The repeat is worth noting too: Lenovo made more than one season. As with any influence program, a brand committing to a second season is a stronger indicator that the first one worked than any figure in an award submission.

What’s repeatable, and what isn’t

The honest caveat first: almost no one can copy this directly. A multi-season, professionally hosted, studio-produced talk show distributed through a major media partner is an enterprise undertaking with an enterprise budget. If you’re a scale-up, this is not your next campaign.

What does transfer is the principle. The most ambitious B2B influence isn’t a bigger creator deal, it’s a shift in posture from renting audiences to producing something worth watching. Even at a smaller scale, the lessons hold: build around genuine expertise rather than reach, use a skilled host or anchor to make substance watchable, and treat distribution as something you design rather than something you hope for. A small brand can’t make Late Night I.T., but it can make a sharp, well-produced interview series with real experts and treat it like a product rather than a post. The scale is out of reach. The posture isn’t.

Conclusion

Lenovo Late Night I.T. is the clearest case in this cluster for what B2B influence becomes at the top of the scale: it stops being a campaign and turns into media production. Lenovo didn’t hire influence, it manufactured it, with a host, a studio, a writer, an insights partner, and the kind of coordination that belongs to a production company.

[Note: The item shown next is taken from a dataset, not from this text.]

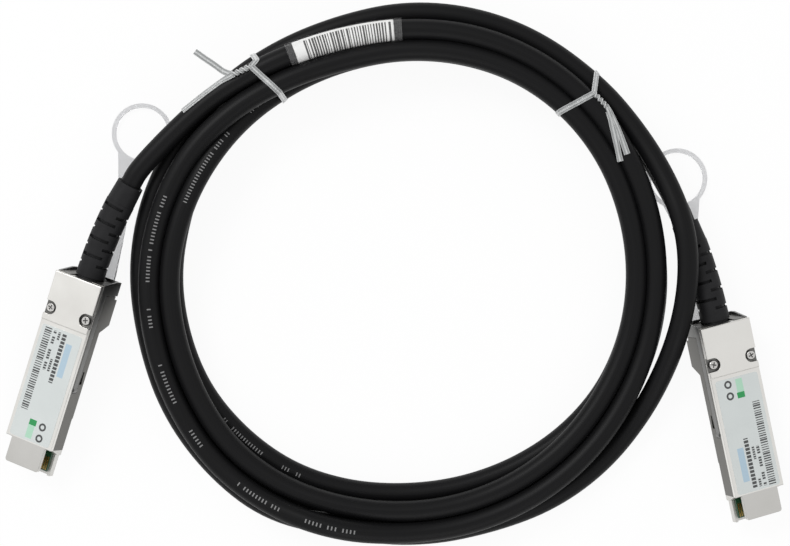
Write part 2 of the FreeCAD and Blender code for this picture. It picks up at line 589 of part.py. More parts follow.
# ---- Pull tab: riveted under the slider's plate, twisted down to lie flat on the table ---
def pull_tab(plug):
    place = plug_placement(plug)
    top = slider_floor_top() - SLIDER_THICKNESS
    bottom = top - TAB_THICKNESS
    half = TAB_ROOT_WIDTH / 2
    root = box(-TAB_ROOT_REAR, SLIDER_FRONT, -half, half, bottom, top)
    rivet = rod(RIVET_RADIUS, SLIDER_THICKNESS + 0.2, (0, RIVET_SPACING / 2, top - 0.2), (0, 0, 1))
    root = placed(joined([root] + mirrored(rivet)), place)
    corners = [(-half, top), (half, top), (half, bottom), (-half, bottom)]
    first = [place.multVec(Vector(-TAB_ROOT_REAR, y, z)) for y, z in corners]
    start = (first[0] + first[1] + first[2] + first[3]) * 0.25
    back = tab_back(plug)
    across = Vector(0, 0, 1).cross(back) * -1
    level = TAB_LIFT + TAB_THICKNESS / 2
    sections = [first]
    for i in range(1, TAB_STATIONS + 1):
        t = i / TAB_STATIONS
        ease = t * t * (3 - 2 * t)
        roll = math.radians(plug["roll"]) * (1 - ease)
        side = across * math.cos(roll) + Vector(0, 0, math.sin(roll))
        up = side.cross(back) * -1
        centre = Vector(start.x, start.y, start.z + (level - start.z) * ease) + back * (TAB_TWIST_LENGTH * t)
        width = TAB_ROOT_WIDTH + (TAB_WAIST - TAB_ROOT_WIDTH) * t
        sections.append([centre + side * (sy * width / 2) + up * (sz * TAB_THICKNESS / 2)
                         for sy, sz in ((-1, 1), (1, 1), (1, -1), (-1, -1))])
    strap = Part.makeLoft([Part.makePolygon(c + [c[0]]) for c in sections], True, True)
    return joined([root, strap, tab_ring(plug, start, back, across)])


def tab_back(plug):
    """Level direction in which the tab runs, away from the connector's nose."""
    heading = math.radians(plug["heading"])
    return Vector(-math.cos(heading), -math.sin(heading), 0)


def ring_place(plug):
    """Centre of the finger ring, at the underside of the tab."""
    start = plug_placement(plug).multVec(Vector(0, 0, slider_floor_top() - SLIDER_THICKNESS))
    back = tab_back(plug)
    centre = start + back * plug["ring_reach"] + Vector(back.y, -back.x, 0) * plug["ring_swing"]
    return Vector(centre.x, centre.y, TAB_LIFT)


def tab_ring(plug, start, back, across):
    """The flat end of the tab: a narrow waist, a neck that flares and the ring."""
    centre = ring_place(plug)
    waist = Vector(start.x, start.y, TAB_LIFT) + back * TAB_TWIST_LENGTH
    run = (centre - waist).normalize()
    side = Vector(0, 0, 1).cross(run) * -1
    reach = (centre - waist).Length
    stations = [(reach - NECK_FROM_RING, TAB_NECK), (reach - FLARE_FROM_RING, TAB_FLARE)]
    waist_half, right, left = across * (TAB_WAIST / 2), [], []
    for along, width in stations:
        middle = waist + run * along
        right.append(middle + side * (width / 2))
        left.insert(0, middle - side * (width / 2))
    outline = [waist + waist_half] + right + left + [waist - waist_half]
    plate = Part.Face(Part.makePolygon(outline + [outline[0]])).extrude(Vector(0, 0, TAB_THICKNESS))
    up = Vector(0, 0, 1)
    disc = Part.makeCylinder(RING_RADIUS, TAB_THICKNESS, centre, up)
    hole = Part.makeCylinder(RING_RADIUS - RING_BAND, TAB_THICKNESS + 2, centre - up, up)
    return plate.fuse(disc).cut(hole)


# ---- Cable ------------------------------------------------------------------------------
def clock(angle, radius, height):
    """A point on the coil: degrees clockwise from the top, distance from its centre, height."""
    turn = math.radians(angle)
    return COIL_CENTRE + ORIGIN_SHIFT + Vector(radius * math.sin(turn), radius * math.cos(turn), height)


def bent_route(points, name):
    """Straight runs joined by tangent arcs, each as large as its two runs allow."""
    edges, at, radii = [], points[0], []
    for before, corner, after in zip(points, points[1:], points[2:]):
        back, ahead = before - corner, after - corner
        half_turn = (math.pi - back.getAngle(ahead)) / 2
        reach = 0.45 * min(back.Length, ahead.Length)
        radius = reach / math.tan(half_turn)
        radii.append(round(radius, 1))
        back.normalize()
        ahead.normalize()
        first, last = corner + back * reach, corner + ahead * reach
        inward = (back + ahead).normalize()
        middle = corner + inward * (radius / math.cos(half_turn) - radius)
        edges += [Part.LineSegment(at, first).toShape(), Part.Arc(first, middle, last).toShape()]
        at = last
    edges.append(Part.LineSegment(at, points[-1]).toShape())
    print(name, "bend radii", radii)
    return edges


def tube(edges, name):
    path = Part.Wire(edges)
    start = edges[0]
    heading = start.tangentAt(start.FirstParameter)
    ring = Part.Wire(Part.makeCircle(CABLE_RADIUS, start.valueAt(start.FirstParameter), heading))
    solid = path.makePipeShell([ring], True, False)
    ideal = math.pi * CABLE_RADIUS ** 2 * path.Length
    print(f"{name}: {path.Length:.1f} mm long, volume {solid.Volume:.0f} of {ideal:.0f} mm3")
    return solid


def cable_tail(name, plug):
    """From the ferrule through the boot's bent bore, then by its own route into the coil."""
    place = plug_placement(plug)
    bend = plug["bend"]
    straight_from = BOOT_LENGTH - TAIL_STRAIGHT
    at = [place.multVec(boot_frame(s, bend)[0]) for s in (0, straight_from / 2, straight_from)]
    inner = place.multVec(Vector(FERRULE_FRONT, 0, -CABLE_DEPTH))
    end = place.multVec(boot_frame(BOOT_LENGTH, bend)[0])
    heading = place.Rotation.multVec(boot_frame(straight_from, bend)[1])
    print("boot", name, "ends at", [round(v, 1) for v in end - ORIGIN_SHIFT], "heading", [round(v, 2) for v in heading])
    route = [at[2], at[2] + heading * (2 * TAIL_STRAIGHT)] + [clock(*p) for p in TAIL_ROUTE[name]]
    inside = [Part.LineSegment(inner, at[0]).toShape(), Part.Arc(*at).toShape()]
    return tube(inside + bent_route(route, "tail " + name), "tail " + name)


def bundle_section(centres):
    """Outline of strands that lie together: their round sides, with the valleys between them filled."""
    middle = sum((Vector(r, 0, z) for r, z in centres), Vector()) * (1 / len(centres))
    edges, arcs = [], {}
    count = len(centres)
    for i in range(count):
        here, after = (Vector(centres[j % count][0], 0, centres[j % count][1]) for j in (i, i + 1))
        along = (after - here).normalize()
        out = Vector(along.z, 0, -along.x)
        if out.dot((here + after) * 0.5 - middle) < 0:
            out = out * -1
        touching = (after - here).Length < 2.2 * CABLE_RADIUS
        tilt = math.radians(VALLEY_ANGLE if touching else 0)
        leave = here + (out * math.cos(tilt) + along * math.sin(tilt)) * CABLE_RADIUS
        arrive = after + (out * math.cos(tilt) - along * math.sin(tilt)) * CABLE_RADIUS
        edges.append(Part.LineSegment(leave, arrive).toShape())
        arcs.setdefault(i, {}).update(end=leave, out_after=out)
        arcs.setdefault((i + 1) % count, {}).update(start=arrive, out_before=out)
    for i, arc in arcs.items():
        outward = (arc["out_before"] + arc["out_after"]).normalize()
        crown = Vector(centres[i][0], 0, centres[i][1]) + outward * CABLE_RADIUS
        edges += chords(Part.Arc(arc["start"], crown, arc["end"]).toShape())
    return Part.Face(Part.Wire(Part.sortEdges(edges)[0]))


def swept_round(face, start, end):
    """A section in the XZ plane turned about the coil's axis, between two clock angles."""
    lead = Placement(COIL_CENTRE + ORIGIN_SHIFT, Rotation(Vector(0, 0, 1), 90 - end))
    turned = face.copy()
    turned.Placement = lead
    return turned.revolve(COIL_CENTRE + ORIGIN_SHIFT, Vector(0, 0, 1), (end - start) % 360)


def cable_coil():
    tied = swept_round(bundle_section(TIED_STRANDS), TIED_FROM, TIED_TO)
    opened = swept_round(bundle_section(OPEN_STRANDS), TIED_TO, OPEN_TO)
    loose = swept_round(bundle_section(LOOSE_STRANDS), OPEN_TO, TIED_FROM)
    return tied.fuse([opened, loose])


# ---- Marker sleeve with its paper, and the twist ties ------------------------------------
def sector_face(outer, inner, start, end):
    """Part of a flat ring round the sleeve's centre, between two angles from straight up."""
    radius, height = SLEEVE_PLACE
    points = []
    for r in (outer, inner):
        for a in (start, (start + end) / 2, end):
            turn = math.radians(a)
            points.append(Vector(radius + r * math.sin(turn), 0, height + r * math.cos(turn)))
    edges = chords(Part.Arc(*points[:3]).toShape()) + chords(Part.Arc(*points[3:]).toShape())
    edges += [Part.LineSegment(points[2], points[5]).toShape(), Part.LineSegment(points[3], points[0]).toShape()]
    return Part.Face(Part.Wire(Part.sortEdges(edges)[0]))


def marker_sleeve():
    radius, height = SLEEVE_PLACE
    rings = [Part.Face(Part.Wire(chords(Part.makeCircle(r, Vector(radius, 0, height), Vector(0, 1, 0)))))
             for r in (SLEEVE_RADIUS, SLEEVE_RADIUS - SLEEVE_WALL)]
    return swept_round(rings[0].cut(rings[1]).Faces[0], SLEEVE_FROM, SLEEVE_TO)


def marker_paper():
    outer = CABLE_RADIUS + 0.05 + PAPER_THICKNESS
    margin = math.degrees(PAPER_MARGIN / SLEEVE_PLACE[0])
    face = sector_face(outer, outer - PAPER_THICKNESS, *PAPER_SPAN)
    return swept_round(face, SLEEVE_FROM + margin, SLEEVE_TO - margin)


def tie_band(angle):
    """The closed loop of a twist tie, taut round the bundle."""
    corners = [Vector(r, 0, z) for r, z in TIED_STRANDS]
    core = Part.Face(Part.makePolygon(corners + [corners[0]]))
    inner = core.makeOffset2D(CABLE_RADIUS + TIE_CLEARANCE)
    outer = core.makeOffset2D(CABLE_RADIUS + TIE_CLEARANCE + TIE_THICKNESS)
    band = outer.cut(inner).Faces[0].extrude(Vector(0, TIE_WIDTH, 0))
    band.translate(Vector(0, -TIE_WIDTH / 2, 0))
    band.Placement = Placement(COIL_CENTRE + ORIGIN_SHIFT, Rotation(Vector(0, 0, 1), 90 - angle)).multiply(band.Placement)
    return band


def twist_tie(name):
    angle = TIE_ANGLES[name]
    knot, fork, ends = TIE_ENDS[name]
    knot, fork = clock(*knot), clock(*fork)
    stem = Part.makeCylinder(TIE_STEM_RADIUS, (fork - knot).Length, knot, fork - knot)
    stem = stem.fuse(Part.makeSphere(TIE_STEM_RADIUS, fork))
    strips = []
    for end in ends:
        tip = clock(*end)
        run = (tip - fork).normalize()
        across = Vector(0, 0, 1).cross(run).normalize() * (TIE_WIDTH / 2)
        up = run.cross(across).normalize() * (TIE_THICKNESS / 2)
        corners = [fork + across - up, fork - across - up, fork - across + up, fork + across + up]
        strips.append(Part.Face(Part.makePolygon(corners + [corners[0]])).extrude(tip - fork))
    return joined([tie_band(angle), stem] + strips)


def write(name, shape):
    solids = [solid for solid in shape.Solids if solid.Volume > 1e-3]
    whole = solids[0] if len(solids) == 1 else Part.makeCompound(solids)
    if not whole.isValid():
        print("not valid:", name)
    whole.exportStep("parts/" + name + ".step")
    box_ = whole.BoundBox
    print(f"{name}: {len(solids)} solid(s), {sum(s.Volume for s in solids):.1f} mm3, "
          f"z {box_.ZMin:.2f} to {box_.ZMax:.2f}")


def main():
    os.makedirs("parts", exist_ok=True)
    for name, plug in PLUGS.items():
        place = plug_placement(plug)
        pieces = {
            "lower_shell": lower_shell(), "cover_shell": cover_shell(), "cover_screws": cover_screws(),
            "paddle_card": paddle_card(), "edge_contacts": edge_contacts(), "solder_potting": solder_potting(),
            "conductor_pairs": conductor_pairs(), "crimp_ferrule": crimp_ferrule(),
            "latch_slider": latch_slider(), "return_springs": return_springs(),
            "strain_relief": strain_relief(plug["bend"]), "label": label(),
        }
        for piece, shape in pieces.items():
            write(f"{piece}_{name}", placed(shape, place))
        write("pull_tab_" + name, pull_tab(plug))
        write("cable_tail_" + name, cable_tail(name, plug))
    write("cable_coil", cable_coil())
    write("cable_outer_turn", tube(bent_route([clock(*p) for p in OUTER_TURN], "outer turn"), "outer turn"))
    write("marker_sleeve", marker_sleeve())
    write("marker_paper", marker_paper())
    for name in TIE_ANGLES:
        write(name, twist_tie(name))


main()
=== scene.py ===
# %% [markdown]
# # A coiled direct attach cable
# This lesson dresses a packed model of a network cable. The model has a metal connector at each
# end, with a sprung latch and a ring pull tab, and about three metres of round black cable that
# is coiled and held with two twist ties. The packed solids give every place and size. Here the
# camera and the lights are set, the soft pieces are modelled again as what they are, and every
# surface gets a finish of its own.

# %% Load the packed model
import bpy
import math
from mathutils import Matrix, Vector


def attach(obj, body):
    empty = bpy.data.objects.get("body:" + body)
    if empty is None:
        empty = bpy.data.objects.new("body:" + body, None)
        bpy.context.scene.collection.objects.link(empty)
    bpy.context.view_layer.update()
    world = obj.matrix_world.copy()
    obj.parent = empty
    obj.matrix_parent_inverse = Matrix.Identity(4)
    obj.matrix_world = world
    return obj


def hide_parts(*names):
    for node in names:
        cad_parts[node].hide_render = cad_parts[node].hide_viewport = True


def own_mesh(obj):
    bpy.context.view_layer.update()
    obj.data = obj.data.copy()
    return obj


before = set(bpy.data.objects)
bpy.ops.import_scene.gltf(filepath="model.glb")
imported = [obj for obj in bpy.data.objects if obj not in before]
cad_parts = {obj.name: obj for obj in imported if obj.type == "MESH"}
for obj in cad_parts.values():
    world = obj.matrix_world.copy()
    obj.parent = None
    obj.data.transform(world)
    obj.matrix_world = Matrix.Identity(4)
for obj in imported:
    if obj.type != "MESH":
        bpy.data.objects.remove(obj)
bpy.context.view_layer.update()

print("nodes:", len(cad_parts))

# %% [markdown]
# ## Stage
# The cable lies on a white table and is seen from straight above, through a long lens, so the
# heights hardly change the outline. A lens of 99 mm, three quarters of a metre up, gives that.

# %% Camera
MM = 0.001
# The point of the table under the camera, and the camera's height in metres.
MIDDLE = Vector((0.25, 13.33, 0.0)) * MM
CAMERA_HEIGHT = 0.75
# The sensor's width and the lens, in millimetres.
SENSOR_WIDTH = 36.0
LENS = 99.1


def clear_selection():
    """Deselects everything, because an operator acts on all that is selected."""
    bpy.ops.object.select_all(action="DESELECT")


def select_only(*pieces):
    """Selects some objects and nothing else. The first is the active one."""
    clear_selection()
    for piece in pieces:
        piece.select_set(True)
    bpy.context.view_layer.objects.active = pieces[0]


clear_selection()
bpy.ops.object.camera_add(location=MIDDLE + Vector((0.0, 0.0, CAMERA_HEIGHT)), rotation=(0.0, 0.0, 0.0))
camera = bpy.context.object
camera.name = "overhead_camera"
camera.data.sensor_width = SENSOR_WIDTH
camera.data.lens = LENS
camera.data.clip_start = 0.05
bpy.context.scene.camera = camera
bpy.context.scene.view_settings.view_transform = "Standard"
print("camera looks straight down from", tuple(round(v, 3) for v in camera.location))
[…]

The external recognition and the multi-season commitment are the trustworthy evidence it worked, precisely because the self-reported numbers aren’t.

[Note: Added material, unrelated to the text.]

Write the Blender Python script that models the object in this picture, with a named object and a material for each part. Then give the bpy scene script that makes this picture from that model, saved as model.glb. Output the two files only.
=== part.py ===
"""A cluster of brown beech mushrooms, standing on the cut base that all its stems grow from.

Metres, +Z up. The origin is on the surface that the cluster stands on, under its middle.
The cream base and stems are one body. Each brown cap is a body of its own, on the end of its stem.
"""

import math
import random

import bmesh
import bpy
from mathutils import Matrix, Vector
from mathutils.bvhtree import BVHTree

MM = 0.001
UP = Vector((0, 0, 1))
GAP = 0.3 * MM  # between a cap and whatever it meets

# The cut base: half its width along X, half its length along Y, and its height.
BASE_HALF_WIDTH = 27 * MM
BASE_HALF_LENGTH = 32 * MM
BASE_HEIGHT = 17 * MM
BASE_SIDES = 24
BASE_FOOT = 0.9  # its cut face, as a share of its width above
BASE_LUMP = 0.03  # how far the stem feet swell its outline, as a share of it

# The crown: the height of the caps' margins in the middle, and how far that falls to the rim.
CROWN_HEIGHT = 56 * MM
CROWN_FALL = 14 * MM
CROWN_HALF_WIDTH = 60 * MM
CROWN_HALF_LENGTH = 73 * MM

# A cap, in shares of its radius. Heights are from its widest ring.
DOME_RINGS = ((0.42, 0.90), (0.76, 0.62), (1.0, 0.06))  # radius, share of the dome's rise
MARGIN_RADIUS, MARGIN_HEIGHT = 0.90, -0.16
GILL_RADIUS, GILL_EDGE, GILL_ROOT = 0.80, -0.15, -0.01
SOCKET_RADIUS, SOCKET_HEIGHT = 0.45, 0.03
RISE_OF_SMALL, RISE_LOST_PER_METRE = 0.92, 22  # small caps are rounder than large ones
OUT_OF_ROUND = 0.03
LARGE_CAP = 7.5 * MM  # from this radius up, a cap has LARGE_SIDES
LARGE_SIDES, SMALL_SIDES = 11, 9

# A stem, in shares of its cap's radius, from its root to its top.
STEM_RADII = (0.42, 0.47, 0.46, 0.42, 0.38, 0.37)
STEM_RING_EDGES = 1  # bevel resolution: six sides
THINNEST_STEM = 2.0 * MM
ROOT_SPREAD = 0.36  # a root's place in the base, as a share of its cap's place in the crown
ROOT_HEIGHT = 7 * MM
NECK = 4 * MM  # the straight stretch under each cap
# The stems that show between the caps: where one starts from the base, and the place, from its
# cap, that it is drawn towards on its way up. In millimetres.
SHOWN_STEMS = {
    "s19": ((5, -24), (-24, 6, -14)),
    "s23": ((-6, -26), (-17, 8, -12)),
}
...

The most expensive mistake the case invites is the enterprise marketer’s version of “let’s make a show” without grasping what a show requires. The visible output, a funny, polished talk show, is the surface of a deep production operation. Brands that greenlight the concept without resourcing the apparatus end up with an expensive, under-produced series that pleases no one. The idea was never the hard part. Producing it to a standard that earns a Webby and a Bloomberg pickup was.

The Kast take

What we’d take from this case is the reframe, not the format. Lenovo Late Night I.T. makes vivid something that’s true at every scale: influence is a production discipline, and the bigger the ambition, the more the value sits in execution rather than the idea. Lenovo’s show is the extreme version, a full studio operation, but the same principle governs a single creator partnership. Casting, briefing, coordination, and distribution are where programs succeed or fail, and they’re invisible in the finished product, which is exactly why they get underestimated.

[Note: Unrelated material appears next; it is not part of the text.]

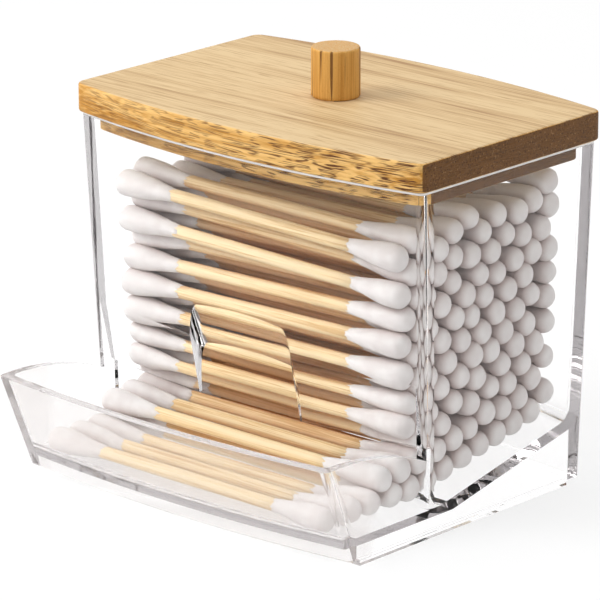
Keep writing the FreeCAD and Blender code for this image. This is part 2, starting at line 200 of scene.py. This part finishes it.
def ringFaces(ringCount, ringSize, start=0, closeEnds=True):
    # the skin over rings of points that follow each other in the list
    faces = []
    for i in range(ringCount - 1):
        for k in range(ringSize):
            a, b = start + i * ringSize + k, start + i * ringSize + (k + 1) % ringSize
            faces.append((a, b, b + ringSize, a + ringSize))
    if closeEnds:
        last = start + (ringCount - 1) * ringSize
        faces.append(tuple(range(start + ringSize - 1, start - 1, -1)))
        faces.append(tuple(range(last, last + ringSize)))
    return faces


# a pattern's three numbers are its repeats per metre along X, Y and Z
stickWood = {
    "light": linear(246, 223, 182),
    "deep": linear(242, 215, 168),
    "dark": linear(218, 181, 130),
    "gap": linear(220, 132, 32),  # what shadow between sticks is tinted with
    "broad": (18, 700, 700),
    "fine": (60, 4200, 4200),
    "relief": 0.0001,  # metres
}


def stickBamboo():
    s, wood = newShader("stickBamboo"), stickWood
    broad = s.grain(wood["broad"], detail=2.0)
    fine = s.grain(wood["fine"], rough=0.6)
    streaks = broad * 0.5 + fine * 0.5
    stops = [(0.4, wood["dark"]), (0.48, wood["deep"]), (0.57, wood["light"])]
    colour = s.ramp(streaks, stops)
    # painted shade: the sticks darken towards the gap tint where neighbouring swabs hide them
    colour = s.blend(s.attribute("shade"), colour, wood["gap"], "MULTIPLY")
    inputs = {
        "Base Color": colour,
        "Roughness": 0.55,
        "Normal": s.bump(streaks, wood["relief"], 0.6),
        "Specular IOR Level": 0.25,
    }
    return s.finish(s.node("ShaderNodeBsdfPrincipled", None, inputs))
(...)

We’d also be straight about the numbers, because it matters for how you read any case like this: the performance figures here come from award submissions and don’t fully agree across sources, so the honest evidence is the external recognition and the fact that Lenovo kept going for another season. For most brands, the takeaway isn’t “produce a talk show,” it’s “treat your influence work like production, not like buying media.” Resourcing that properly, the casting judgment, the briefing, the coordination that makes the output look effortless, is the work we do every day at Kast, whether the output is a multi-season show or a single well-made partnership.

Performance figures for this show vary across public sources and originate from award submissions prepared by the brand and its agencies; they have not been independently audited, and this article does not rely on them. External recognition (ANA, Webby, Shorty awards) and distribution details reflect publicly available information at the time of writing. Other patterns reflect a blend of Kast’s internal partnership data through Q1 2026 and publicly available industry benchmarks for the same period.